The thing to focus on here, is less about the more practical, technical marriage between FPGAs and Intel processors, and more about the grander challenges. There are clear performance constraints ahead as Moore’s Law trails on, and coupled with that, there are increasing power limitations. Here is where the key to the deal lies. As Gara described to The Next Platform from IDF this week, “When you’re power limited, you find that specializing certain functions in a way that brings both performance and performance per watt is highly beneficial and can offer differentiated performance.”
“By recognizing we have enormous capability to integrate things onto our silicon, the opportunity is there for us to add more specialized functions—FPGAs offer the opportunity to do this in a way that’s more general than a unique specified function that might only be used for one customer, it gives us more generality.”
While this is more of an aspirational statement than a future roadmap projection, Gara says he can see the capabilities of FPGAs going multiple directions. “This means from the discrete, external devices as they are now, to bringing it in the package, and then also onto the processor, and potentially even onto the processor core. There is a wide scope of opportunity here, and I’m not saying we’ve explored them all and we know exactly where we are going but it’s a wide opportunity.”
To these points, as seen in the chart below, there is a QPI link that offers high bandwidth and speed over a PCIe card. With this in place, and given the programming model that is outlined there, one can make the educated guess that what Intel and Altera are looking at here will follow a coherency model. One might expect this to extend into the coming age when this is all done on a unified chip where the shared memory architecture, similar to what we see with CPUs and GPUs, will bring everything together. It also appears that the FPGA will have its own PCI-Express adapter slot, which means it will be possible to link to it directly, as well as through the Xeon E5 chip.
The key takeaway from Gara, as he discussed in his talk at IDF, is around the concept of workload acceleration. This is certainly not a new concept; in fact, it has been a part of processor evolution since the beginning (recall that things like floating point units were once thought of as accelerators before being integrated and ubiquitous).
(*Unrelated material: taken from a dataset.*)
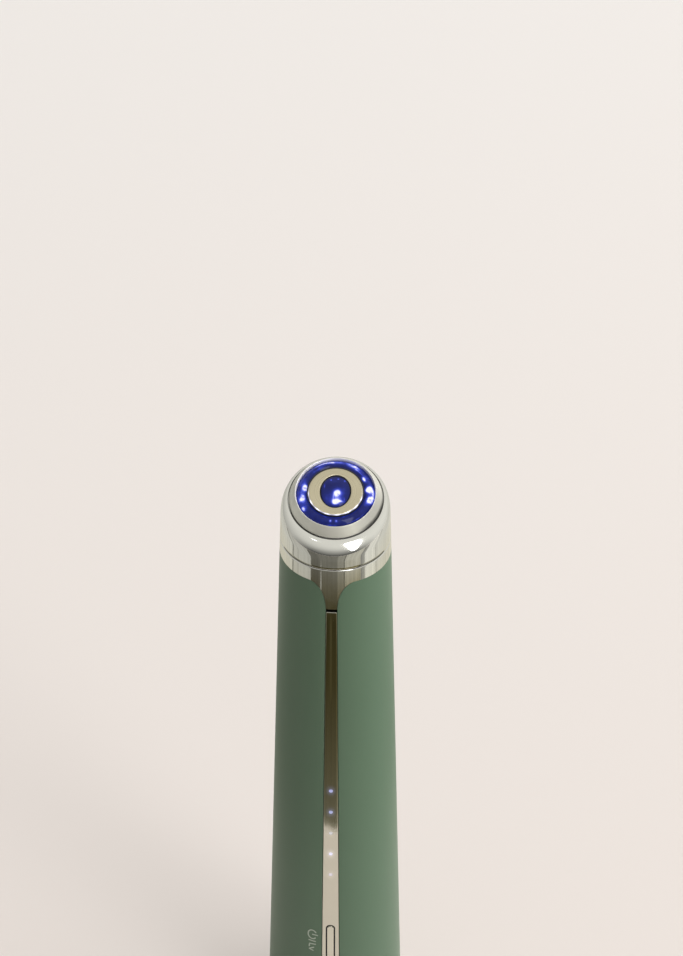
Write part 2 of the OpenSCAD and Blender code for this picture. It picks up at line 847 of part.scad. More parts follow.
module head_flex() {
    start_z = face_z + connector_y * sin(face_tilt) + (head_board_low - connector_h) * cos(face_tilt);
    start_y = connector_y * cos(face_tilt) - (head_board_low - connector_h) * sin(face_tilt);
    finish = front_point(board_back + connector_h / 2, board_top - 0.7);
    color(amber_c) ribbon([[start_y, start_z - 0.1], [start_y - 0.6, start_z - 3],
        [start_y - 2.5, start_z - 9], [finish.x + 2.2, finish.y + 12], [finish.x + 0.5, finish.y + 5],
        finish], 6);
}

module battery() {
    color(cell_c) translate([0, battery_y, battery_low]) {
        cylinder(h = battery_l - 0.6, r = battery_r);
        cylinder(h = battery_l, r = battery_r * 0.35);
    }
}

module battery_tabs() {
    color(steel_c) for (z = [battery_low - 0.2, battery_low + battery_l])
        translate([-2.5, battery_y - battery_r + 0.5, z]) cube([5, battery_r + 1, 0.2]);
}

module battery_pads() {
    color(rubber_c) for (z = pad_z) difference() {
        front_at(z) through(board_back, board_back + 9) square([pad_w, 10], center = true);
        translate([0, battery_y, 0]) cylinder(h = seam_z, r = battery_r + seat);
        translate([-base_r, battery_y - battery_r * 0.85, 0]) cube([base_d, base_d, seam_z]);
    }
}

module base_ring() {
    bevel = 0.6;
    low = cap_low - 0.3;
    inner = body_r(frame_low) - frame_in - frame_wall;
    outer = body_r(frame_low) - frame_in;
    top = base_band - strip_gap;
    color(chrome_c) turned([[ring_bore_r, low], [body_r(low) - bevel, low],
        [body_r(low + bevel), low + bevel], [body_r(top), top], [outer, top], [outer, frame_low],
        [inner, frame_low], [inner, cap_top], [ring_bore_r, cap_top]]);
}

module base_cap() {
    color(black_c) difference() {
        union() {
            translate([0, 0, cap_low]) cylinder(h = cap_t, r = cap_r);
            for (side = [-1, 1]) translate([side * post_x, 0, cap_top])
                cylinder(h = port_top - cap_top, r = post_r);
        }
        tube(foot_r, foot_r - foot_w, cap_low - over, cap_low + foot_sink);
        translate([0, 0, cap_low - over]) linear_extrude(cap_t + 2 * over)
            rotate([0, 0, 90]) pill(port_h + 2 * slip, port_w + 2 * slip);
        for (side = [-1, 1]) translate([0, side * base_screw_y, cap_low - over]) {
            cylinder(h = over + base_screw_sink, r = 2.1);
            cylinder(h = cap_t + 2 * over, r = 1.1);
        }
    }
}

module foot_ring() {
    color(rubber_c) tube(foot_r - seat, foot_r - foot_w + seat, 0, cap_low + foot_sink);
}

module charge_port() {
    color(steel_c) translate([0, 0, port_low]) difference() {
        linear_extrude(port_top - port_low) rotate([0, 0, 90]) pill(port_h, port_w);
        translate([0, 0, -over]) linear_extrude(port_l + over)
            rotate([0, 0, 90]) pill(port_h - 2 * port_wall, port_w - 2 * port_wall);
    }
}

module port_tongue() {
    color(black_c) translate([-3.35, -0.35, port_low + 0.9]) cube([6.7, 0.7, port_l - 0.9]);
}

module charge_board() {
    color(board_c) translate([-9.5, -5.5, port_top]) cube([19, 11, board_t]);
}

module charge_flex() {
    finish = front_point(board_back + 0.2, board_low + 3);
    start_z = port_top + board_t;
    flex_w = 3.6;
    color(amber_c) translate([(pad_w + flex_w) / 2 + 0.1, 0, 0]) ribbon([[-5, start_z + 0.05], [-5.2, start_z + 2],
        [(finish.x - 5) / 2, (finish.y + start_z) / 2], [finish.x + 0.1, finish.y - 3], finish], flex_w);
}

module base_screws() {
    color(steel_c) for (side = [-1, 1]) translate([0, side * base_screw_y, cap_low + base_screw_sink])
        screw(1, frame_low + base_boss_h - cap_low - 2, 1.9, 1.2);
}

head_cap();
face_bezel();
light_ring();
electrode_ring();
centre_lens();
lens_gasket();
electrode_carrier();
head_board();
ring_lamps();
centre_lamp();
temperature_sensor();
contact_pins();
bezel_screws();
head_connector();
head_seal();
collar();
body_sleeve();
trim_strip();
level_lights();
light_holder();
level_lamps();
power_button();
switch_plunger();
button_switch();
front_frame();
rear_frame();
frame_screws();
main_board();
board_screws();
control_chips();
transformer_core();
transformer_coil();
capacitors();
board_connector();
head_flex();
battery();
battery_tabs();
battery_pads();
base_ring();
base_cap();
foot_ring();
charge_port();
port_tongue();
charge_board();
charge_flex();
base_screws();
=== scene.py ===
# %% [markdown]
# # A hand-held radio-frequency facial wand
#
# The real object stands upright on its base. A soft-touch green body tapers towards the top, where a
# polished head carries a treatment face that leans to the front. A narrow metal strip runs down the front,
# with five level lights and one long power button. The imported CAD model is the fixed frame: each piece made
# here takes the place of one CAD node, or dresses it with a better material, in the same coordinates.

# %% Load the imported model
import math
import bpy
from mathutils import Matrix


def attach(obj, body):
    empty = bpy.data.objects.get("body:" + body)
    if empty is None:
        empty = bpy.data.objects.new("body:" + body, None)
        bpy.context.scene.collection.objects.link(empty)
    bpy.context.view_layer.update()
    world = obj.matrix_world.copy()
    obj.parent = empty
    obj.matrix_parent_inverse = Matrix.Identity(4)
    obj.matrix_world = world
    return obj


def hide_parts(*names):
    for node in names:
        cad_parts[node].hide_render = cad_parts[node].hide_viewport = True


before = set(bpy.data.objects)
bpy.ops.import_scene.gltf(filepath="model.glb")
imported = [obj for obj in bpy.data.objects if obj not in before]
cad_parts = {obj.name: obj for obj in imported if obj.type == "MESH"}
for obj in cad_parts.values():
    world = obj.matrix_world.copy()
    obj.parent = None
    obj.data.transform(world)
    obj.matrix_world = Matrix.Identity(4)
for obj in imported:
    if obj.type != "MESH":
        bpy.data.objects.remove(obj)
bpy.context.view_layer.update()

import bmesh
import bpy
import numpy as np
from mathutils import Quaternion, Vector

MM = 0.001

# %% [markdown]
# ## The sizes that the pieces share
#
# The body is a cone, so its radius is a straight line of height. Two small frames of their own save much
# trigonometry later: one lies on the tilted treatment face, the other on the cone's front line, where the
# strip and the button sit. Both take whole arrays of points and give them back in the object's frame.

# %% Body cone, face frame and front frame
BASE_R, SEAM_R, SEAM_Z = 21.5, 16.4, 195.0
FLANK = math.atan((BASE_R - SEAM_R) / SEAM_Z)
FACE_Z, TILT = 211.0, math.radians(18)
# The bezel's flat lip passes into its slope between these distances from the face's axis.
LIP_FADE = 11.86, 11.96
# The photograph is taken from this many degrees to the right of straight ahead.
CAMERA_BEARING = 4.0


def body_r(z):
    """The cone's radius falls in a straight line from the floor to the seam."""
    return BASE_R - (BASE_R - SEAM_R) / SEAM_Z * z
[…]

For Intel, this has evolved over time, up to current examples like the Xeon Phi, which integrates high-throughput components that make it optimized for key workloads in HPC. The point is, the FPGA element is a next step toward workload acceleration—one that has a diverse array of possibilities market-wise. Among these areas are the hyperscale and cloud segments, which might be poised to become the great proving grounds for Intel and Altera’s FPGA experiment in acceleration at both the application and node levels.
Fast Packets for Big Clouds
It is not easy at this point to discern how the large cloud providers are looking at the potential for FPGAs, although it is safe to say they are likely well aware of the acceleration it can play in diverse workloads in machine learning and other applications, but also on the node. For instance, we have long been aware of Microsoft’s attention to FPGAs, particularly with the use of the acceleration on their Bing search engine. However, not long ago, the Microsoft’s CTO for the Azure group, Mark Russinovich discussed how Azure could leverage smart NICs with FPGAs to boost packet processing.
As Russinovich said in June at the Open Networking Summit, perhaps tellingly in terms of directions for other large cloud providers, “scaling up to 40 Gbs and beyond requires significant computation for packet processing. To help us scale up without consuming CPU cycles that can otherwise be made available for customer VMs, Microsoft is building network interface controller (NIC) offloads on Azure SmartNICs.” The cloud CTO says that although FPGAs have not yet been widely used as compute accelerators in servers, his team is actively using them to “enable rapid scale with the programmability of SDN and the performance of dedicated hardware is unique in the industry.”
The key for large cloud providers, and of course, for general purpose users elsewhere is going to be programmability, portability, and flexibility. These aren’t terms that one would naturally choose to pull to describe FPGAs, but this is where Intel (through its own chip business and HDL experiences) has worked for years while Altera spent its own toiling away at many of the same problems.
Of course, cloud providers alone are not the sole recipients of developments on the FPGA and accelerator fronts. Both Gara and Stickland referenced a number of application areas in high frequency trading, scientific computing, network compression, storage cryptography, media transcoding and other areas of future focal points for development, fed in part by a range of existing tools—from Intel’s Data Plane Development Kit to its QuickAssist tools for hardware-based acceleration of the encryption and compression sides.
Central to the talk today was Altera’s Mike Strickland’s overview of something new and interesting around beefing up the programming approaches for FPGAs via an OpenCL to HDL converter. On that note, and if you pop up to the slide above, it is apparent that the programming environment is evolving. As we have already described in the past, there is an OpenCL compiler that handles a great deal of the heavy lifting on the backend, which Strickland says will let FPGAs open to a broader base beyond OpenCL, including OpenMP. “Some of our users are comfortable writing the HDL blocks and they can still do that now, but mix and match that with OpenCL (and eventually OpenMP) kernels. There is a new flexibility here.”